Large Language Models Sensitivity to The Order of Options in
Multiple-Choice Questions
- URL: http://arxiv.org/abs/2308.11483v1
- Date: Tue, 22 Aug 2023 14:54:59 GMT
- Title: Large Language Models Sensitivity to The Order of Options in
Multiple-Choice Questions
- Authors: Pouya Pezeshkpour, Estevam Hruschka
- Abstract summary: Large Language Models (LLMs) have demonstrated remarkable capabilities in various NLP tasks.
Previous works have shown these models are sensitive towards prompt wording, and few-shot demonstrations and their order.
This paper investigates sensitivity of LLMs towards the order of options in multiple-choice questions.
- Score: 5.187383020960245
- License: http://arxiv.org/licenses/nonexclusive-distrib/1.0/
- Abstract: Large Language Models (LLMs) have demonstrated remarkable capabilities in
various NLP tasks. However, previous works have shown these models are
sensitive towards prompt wording, and few-shot demonstrations and their order,
posing challenges to fair assessment of these models. As these models become
more powerful, it becomes imperative to understand and address these
limitations. In this paper, we focus on LLMs robustness on the task of
multiple-choice questions -- commonly adopted task to study reasoning and
fact-retrieving capability of LLMs. Investigating the sensitivity of LLMs
towards the order of options in multiple-choice questions, we demonstrate a
considerable performance gap of approximately 13% to 75% in LLMs on different
benchmarks, when answer options are reordered, even when using demonstrations
in a few-shot setting. Through a detailed analysis, we conjecture that this
sensitivity arises when LLMs are uncertain about the prediction between the
top-2/3 choices, and specific options placements may favor certain prediction
between those top choices depending on the question caused by positional bias.

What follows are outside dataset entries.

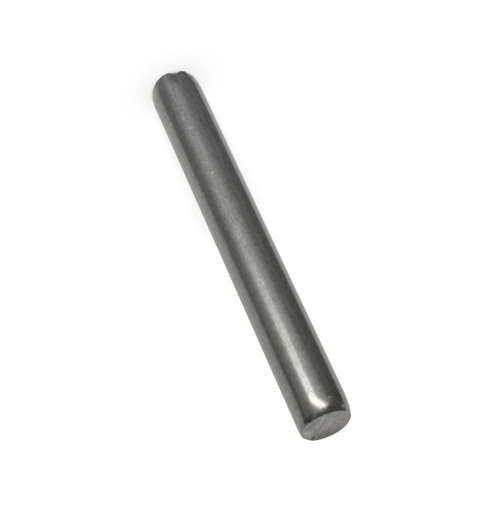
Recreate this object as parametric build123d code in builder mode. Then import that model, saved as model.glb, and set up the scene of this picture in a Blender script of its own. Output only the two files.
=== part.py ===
from build123d import *
import os

# Driving dimensions, in millimetres and degrees

# Ground shank, and the pin over its two end faces
pin_diameter = 6.35
pin_length = 50.8

# Rounded lead-in at each end: its length, and how far it brings the radius in at the flat face.
# The lower end is rounded over more sharply than the upper one.
upper_crown_length = 2.8
upper_crown_drop = 0.225
lower_crown_length = 2.2
lower_crown_drop = 0.425
edge_radius = 0.05

# Small dent in the rim of the upper face
dent_angle = 34.0
dent_radius = 0.5
dent_depth = 0.15

# Larger chip out of the rim of the lower face
chip_angle = -109.0
chip_radius = 0.7
chip_depth = 0.35

# Worked out from the sizes above
pin_radius = pin_diameter / 2
upper_face_radius = pin_radius - upper_crown_drop
lower_face_radius = pin_radius - lower_crown_drop
upper_crown_start = (pin_radius, pin_length - upper_crown_length)
lower_crown_start = (pin_radius, lower_crown_length)

# The pin stands on its lower face. The origin is the centre of that face and the axis is Z.
# Each lead-in is one arc that leaves the shank along its side and ends at the rim of the face.
with BuildPart() as ball_stop_pin:
    with BuildSketch(Plane.XZ) as half_section:
        with BuildLine() as half_outline:
            Line((0, 0), (lower_face_radius, 0))
            TangentArc(lower_crown_start, (lower_face_radius, 0), tangent=(0, -1))
            Line(lower_crown_start, upper_crown_start)
            TangentArc(upper_crown_start, (upper_face_radius, pin_length), tangent=(0, 1))
            Line((upper_face_radius, pin_length), (0, pin_length))
            Line((0, pin_length), (0, 0))
        make_face()
    revolve(axis=Axis.Z)

    # The sharp rim of both faces is broken by a very small radius.
    end_faces = ball_stop_pin.faces().filter_by(Plane.XY)
    fillet(end_faces.edges(), radius=edge_radius)

    # Both marks are shallow round hollows, centred on the rim, so they open to the face and the lead-in.
    with Locations((0, 0, pin_length - dent_depth + dent_radius)):
        with PolarLocations(upper_face_radius, 1, start_angle=dent_angle):
            Sphere(dent_radius, mode=Mode.SUBTRACT)

    with Locations((0, 0, chip_depth - chip_radius)):
        with PolarLocations(lower_face_radius, 1, start_angle=chip_angle):
            Sphere(chip_radius, mode=Mode.SUBTRACT)

ball_stop_pin.part.label = "ball_stop_pin"

os.makedirs("parts", exist_ok=True)
export_step(ball_stop_pin.part, "parts/ball_stop_pin.step")
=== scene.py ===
# %% [markdown]
# # A ball stop pin, lit as in a studio
#
# The object is one plain steel pin. In a reciprocating pump it sits crosswise above the valve
# ball and limits how far the ball can lift. It is cropped from ground bar, and each end is
# rounded over so that it slides easily into its two holes.
#
# A pin this plain has nothing to hide behind. It looks real only if three things are right:
# the arcs of its ends, the fine unevenness of ground steel, and what the metal mirrors.
# The cells below take them in that order.

from math import cos, radians, sin

import bpy
from mathutils import Matrix, Vector


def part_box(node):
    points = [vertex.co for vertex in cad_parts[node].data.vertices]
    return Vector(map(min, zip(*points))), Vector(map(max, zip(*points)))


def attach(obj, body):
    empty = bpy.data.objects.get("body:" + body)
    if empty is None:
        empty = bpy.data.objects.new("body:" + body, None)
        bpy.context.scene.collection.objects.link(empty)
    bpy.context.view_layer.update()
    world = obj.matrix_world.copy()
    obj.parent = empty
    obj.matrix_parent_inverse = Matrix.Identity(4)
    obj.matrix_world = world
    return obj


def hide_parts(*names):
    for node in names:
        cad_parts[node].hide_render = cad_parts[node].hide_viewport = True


MM = 0.001
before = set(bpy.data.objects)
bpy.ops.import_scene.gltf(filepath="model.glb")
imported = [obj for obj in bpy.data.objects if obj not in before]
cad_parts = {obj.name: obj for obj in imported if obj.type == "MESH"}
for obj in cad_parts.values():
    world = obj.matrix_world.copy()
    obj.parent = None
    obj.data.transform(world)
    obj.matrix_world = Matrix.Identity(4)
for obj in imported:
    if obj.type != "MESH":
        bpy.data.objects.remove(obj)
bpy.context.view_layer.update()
pin_low, pin_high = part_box("ball_stop_pin")
print("CAD box in mm:", [round(size / MM, 3) for size in pin_high - pin_low])

# %% [markdown]
# ## Sizes
#
# Blender works in metres, and the frame already holds the pin's true diameter and length, so
# those two are read from it. The small sizes of the ends are written here once, in millimetres
# as a maker would say them, and turned into metres by one multiplication.

# %% Sizes of the pin and its ends
pin_radius = (pin_high.x - pin_low.x) / 2
pin_length = pin_high.z - pin_low.z

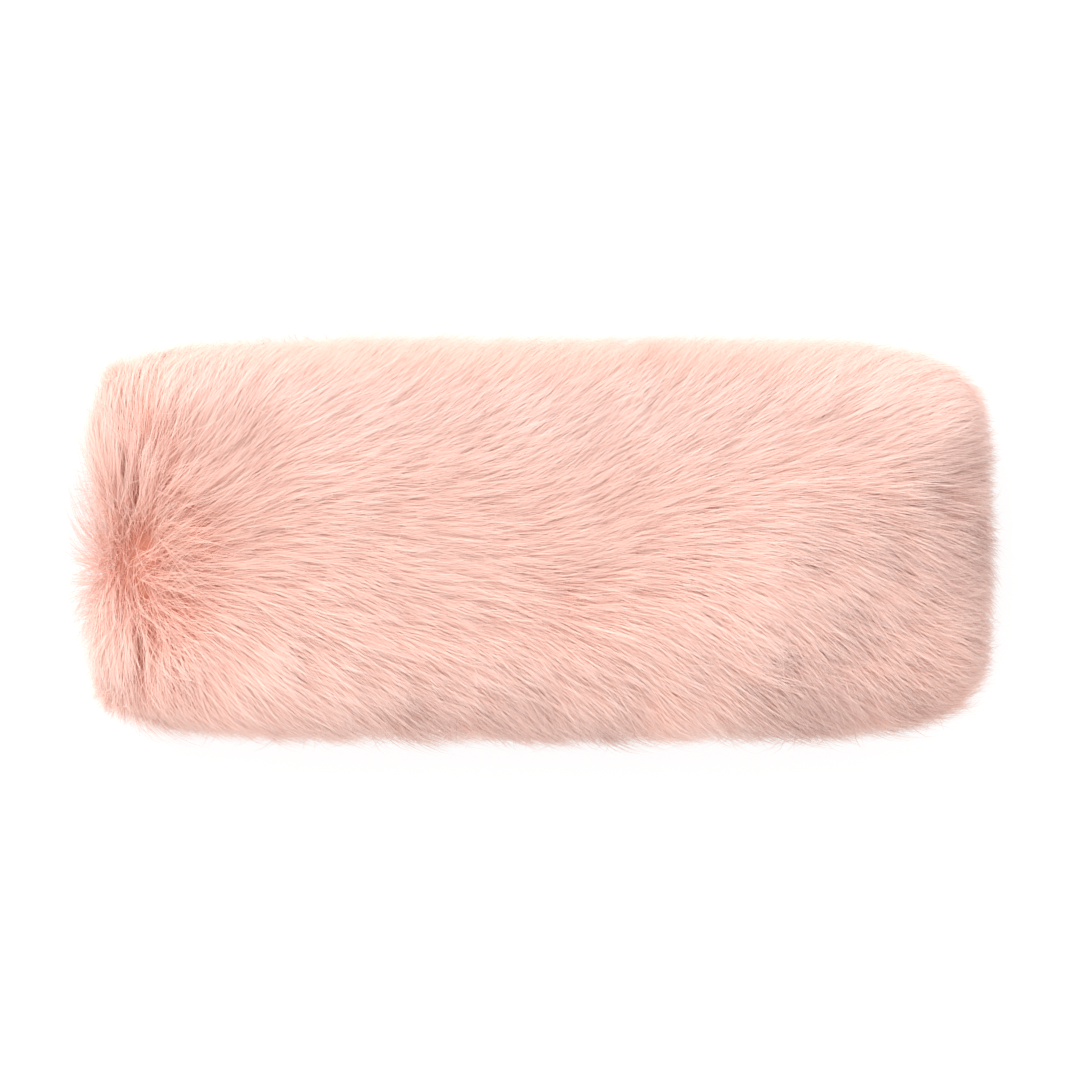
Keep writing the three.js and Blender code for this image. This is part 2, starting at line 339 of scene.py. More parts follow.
def grow(s, w, turn, length, lift=0.0, bend=0.0, sway=0.0):
    """Strands from the roots (s, w), as (count, STEPS + 1, 3) points. turn, lift and bend are in radians."""
    root, out, nap, across = face_at(s, w, np.zeros_like(s))
    free = smooth(*FREE_FACING, out[:, 2])
    opened = smooth(*OPENED_FACING, out[:, 0])
    first, last = (
        np.radians(PRESSED[end] + (LIFT[end] + (OPENED[end] - LIFT[end]) * opened - PRESSED[end]) * free)
        for end in ("root", "tip")
    )
    length = length * (1 + (OPENED["length"] - 1) * opened)
    heading = lie_at(s, w + sway) + turn
    stops = np.concatenate([[0], SHARES])
    points = [root]
    for start, end in zip(stops, stops[1:]):
        middle = (start + end) / 2
        rise = last + (first - last) * (1 - middle) ** BEND_POWER + lift * (1 - 0.5 * middle)
        way = heading + bend * (middle - 0.5)
        forward = np.cos(way)[:, None] * nap + np.sin(way)[:, None] * across
        step_way = np.cos(rise)[:, None] * forward + np.sin(rise)[:, None] * out
        points.append(points[-1] + step_way * (length * (end - start))[:, None])
    points = np.stack(points[1:], axis=1)
    sideways = 1 - np.abs(out[:, 2])
    points[:, :, 2] -= (DROOP * sideways)[:, None] * SHARES**2
    return points


print("a strand in the middle of the upper layer:")
print(np.round(grow(np.array([RUN / 2]), np.zeros(1), np.zeros(1), np.full(1, STRAND_LENGTH))[0] / MM, 1))

# %% [markdown]
# The upper half of the band has been stroked smooth. Towards the lower edge and the right fold the locks
# fall apart more, and where the fur parts over the join they stand up and cross each other.

# %% Where the fur is unruly
PARTING = {
    "behind": 3 * MM,  # how far before the fold's end it runs
    "reach": 6 * MM,
    "from": -44 * MM,
    "to": 30 * MM,
    "fade": 10 * MM,
    "strength": 1.7,
}
UNRULY = {  # the least anywhere, and what is added at the lower edge and at the right fold
    "least": 0.35,
    "low": 0.7,
    "low_from": 18 * MM,
    "low_to": -34 * MM,
    "right": 0.4,
    "right_from": 0.7 * RUN,
}


def parting_at(s, w):
    """How near a root is to the parting over the left fold, from 0 to 1."""
    off = np.mod(s + PARTING["behind"] + LOOP / 2, LOOP) - LOOP / 2
    ends = smooth(PARTING["from"], PARTING["from"] + PARTING["fade"], w)
    ends = ends * smooth(PARTING["to"], PARTING["to"] - PARTING["fade"], w)
    return np.exp(-((off / PARTING["reach"]) ** 2)) * ends


def unruly_at(s, w):
    """What the locks' own turns, lifts and lengths are multiplied by."""
    walked = np.mod(s, LOOP)
    low = smooth(UNRULY["low_from"], UNRULY["low_to"], w)
    right = smooth(UNRULY["right_from"], RUN, walked) * smooth(2 * RUN, RUN, walked)
    tidy_or_not = UNRULY["least"] + UNRULY["low"] * low + UNRULY["right"] * right
    return tidy_or_not + PARTING["strength"] * parting_at(s, w)


print(f"unruly: top {unruly_at(*upper_edge)[0]:.2f}, bottom {unruly_at(*lower_edge)[0]:.2f}")

# %% [markdown]
# Fur falls into locks of many sizes: broad ones as wide as a finger, locks of a few millimetres inside
# them, and fine wisps inside those. Each size is a scatter of guide strands, one to a cell, and every
# strand or smaller guide bends towards the guide nearest to its root, more and more towards its tip.

# %% Locks inside locks
LOCKS = [  # cell: how far apart guides stand. pull: how far they bend to the size above. angles in degrees
    {"cell": 12 * MM, "pull": 0.0, "turn": 4, "length": 0.04, "lift": 2, "sway": 4 * MM},
    {"cell": 3.2 * MM, "pull": 0.22, "turn": 5, "length": 0.09, "lift": 3, "sway": 9 * MM},
    {"cell": 0.8 * MM, "pull": 0.15, "turn": 5.5, "length": 0.09, "lift": 3, "sway": 2 * MM},
]
STRAND_PULL = 0.14
PULL_POWER = 1.5
GATHERED = {"slope": 1.5, "below": 0.4, "least": 0.25, "most": 1.5}
SHADE_SHARE = 0.6  # a lock shows this much of its own shade and this much of its parent's
CELL_MARGIN = 0.08  # how near a guide may come to the side of its cell
FURTHEST = 2.2  # random draws are cut off at so many deviations
MOST_UNRULY = 1.3  # beyond this, lengths differ no more

rng = np.random.default_rng(41)


def cells_of(size):
    """One jittered root in each cell of a grid over the band."""
    count_s, count_w = round(LOOP / size), round(2 * REACH / size)
    at_s, at_w = np.meshgrid(np.arange(count_s), np.arange(count_w), indexing="ij")
    jitter = rng.uniform(CELL_MARGIN, 1 - CELL_MARGIN, (2, count_s, count_w))
    return (at_s + jitter[0]) * LOOP / count_s, (at_w + jitter[1]) * 2 * REACH / count_w - REACH


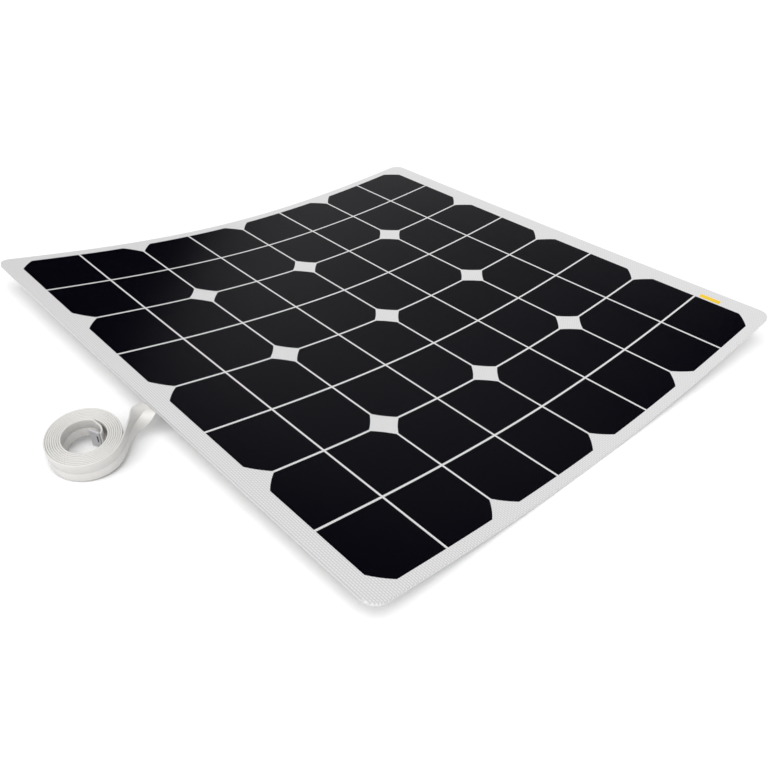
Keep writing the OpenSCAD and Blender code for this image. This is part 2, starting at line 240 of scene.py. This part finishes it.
# %% Make the finishes
def finish(name, low, high, rough, group, values, varies,
           coat=0.0, coat_rough=0.1, metal=0.0, specular=0.5):
    material = bpy.data.materials.new(name)
    material.use_nodes = True
    tree = material.node_tree
    shader = tree.nodes["Principled BSDF"]
    shader.inputs["Roughness"].default_value = rough
    shader.inputs["Metallic"].default_value = metal
    shader.inputs["Coat Weight"].default_value = coat
    shader.inputs["Coat Roughness"].default_value = coat_rough
    shader.inputs["Specular IOR Level"].default_value = specular
    effect = tree.nodes.new("ShaderNodeGroup")
    effect.node_tree = group
    for label, value in values.items():
        effect.inputs[label].default_value = value
    shades = tree.nodes.new("ShaderNodeMix")
    shades.data_type = "RGBA"
    shades.inputs["A"].default_value = (*low, 1)
    shades.inputs["B"].default_value = (*high, 1)
    tree.links.new(effect.outputs[varies], shades.inputs["Factor"])
    tree.links.new(shades.outputs["Result"], shader.inputs["Base Color"])
    tree.links.new(effect.outputs["Normal"], shader.inputs["Normal"])
    return material


def grained(name, low, high, rough, depth=0.02, **more):
    return finish(name, low, high, rough, grain_group, {"Depth": depth * MM}, "Cloud", **more)


# The laminate, the cells and the backing take their colour from the film's rows: darker in the hollows,
# which is painted shade, and lighter on the ridges, which is painted sheen
white_face = finish("white laminate under film", (0.52, 0.52, 0.525), (0.75, 0.745, 0.745), 0.42, film_group,
                    {"Depth": 0.07 * MM}, "Painted ridge shade", specular=0.3)
cell_face = finish("solar cell under film", (0.0, 0.0, 0.0003), (0.0036, 0.0032, 0.0070), 0.20, film_group,
                   {"Depth": 0.09 * MM}, "Painted ridge shade", specular=0.2)
backing_white = finish("glass-fibre backing", (0.62, 0.62, 0.61), (0.72, 0.72, 0.71), 0.6, film_group,
                       {"Row pitch": 0.9 * MM, "Stitch pitch": 0.9 * MM, "Depth": 0.03 * MM}, "Painted ridge shade")
lead_white = grained("white lead jacket", (0.60, 0.59, 0.57), (0.68, 0.67, 0.65), 0.42, 0.02,
                     coat=0.1, coat_rough=0.3)
cover_white = grained("white moulded cover", (0.66, 0.66, 0.65), (0.74, 0.74, 0.73), 0.5, 0.04)
flap_grey = grained("grey end flap", (0.44, 0.44, 0.46), (0.52, 0.52, 0.54), 0.45, 0.02)
bar_black = grained("black polarity bar", (0.010, 0.010, 0.010), (0.022, 0.022, 0.022), 0.5, 0.01)
patch_yellow = grained("plain yellow patch", (0.78, 0.50, 0.02), (0.88, 0.60, 0.04), 0.4, 0.01)
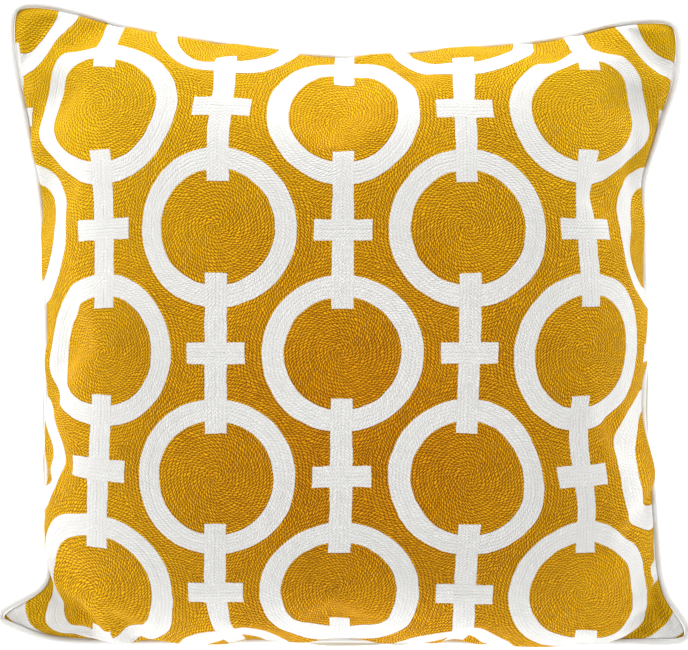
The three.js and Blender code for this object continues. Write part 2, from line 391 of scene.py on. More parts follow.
def cloth_movement():
    """Fills a coarse cover with cloth and returns how far its points move."""
    points, faces, _, _, seam = cover_mesh(COARSE_CELLS)
    piece = add_piece("cloth_trial", points, faces)
    resting = np.flatnonzero(points[:, 2] < FLOOR_CONTACT)
    pins = piece.vertex_groups.new(name="held")
    pins.add([int(i) for i in np.union1d(seam, resting)], 1.0, "REPLACE")

    cloth = piece.modifiers.new("cloth", "CLOTH")
    settings = cloth.settings
    settings.quality = 6
    settings.mass = 0.1
    settings.tension_stiffness = 20
    settings.compression_stiffness = 20
    settings.shear_stiffness = 5
    settings.bending_stiffness = 10
    settings.tension_damping = 1
    settings.compression_damping = 1
    settings.shear_damping = 1
    settings.shrink_min = -GROWTH
    settings.use_pressure = True
    settings.uniform_pressure_force = PRESSURE
    settings.effector_weights.gravity = 0
    settings.vertex_group_mass = "held"
    cloth.collision_settings.use_collision = False
    cloth.point_cache.frame_start = 1
    cloth.point_cache.frame_end = FRAMES
    for number in range(1, FRAMES + 1):
        scene.frame_set(number)
    graph = bpy.context.evaluated_depsgraph_get()
    movement = read_points(piece.evaluated_get(graph).data) - points
    scene.frame_set(1)
    bpy.data.objects.remove(piece)
    return movement


movement = cloth_movement()
if movement is not None:
    print("the cloth moved by up to", round(np.abs(movement).max() / MM, 1), "mm")

# %% [markdown]
# ## Keeping the ripples
# The grown cloth also stands higher as a whole, and its crown is known already.
# So only the ripples are kept: each place gives up the average movement of its
# neighbourhood. What is left is spread over the finer grid, fades out at the
# seam and at the floor, and is capped, so the outline stays.

# %% Add the ripples to the fine cover
NEIGHBOURHOOD = 6
MOST_MOVED = 8 * MM
SEAM_FADE = 0.06
FLOOR_FADE = 12 * MM


def average_near(table, reach):
    """A soft average of each cell's neighbours, out to about reach cells."""
    steps = np.arange(-3 * reach, 3 * reach + 1)
    weights = np.exp(-0.5 * (steps / reach) ** 2)
    weights /= weights.sum()
    for axis in (0, 1):
        cell = np.arange(table.shape[axis])
        near = np.clip(cell[:, None] + steps, 0, len(cell) - 1)
        shifted = [np.take(table, near[:, k], axis=axis) for k in range(len(steps))]
        table = sum(weight * part for weight, part in zip(weights, shifted))
    return table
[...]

We also identify patterns in top-2 choices that amplify or mitigate the model's
bias toward option placement. We found that for amplifying bias, the optimal
strategy involves positioning the top two choices as the first and last
options. Conversely, to mitigate bias, we recommend placing these choices among
the adjacent options. To validate our conjecture, we conduct various
experiments and adopt two approaches to calibrate LLMs' predictions, leading to
up to 8 percentage points improvement across different models and benchmarks.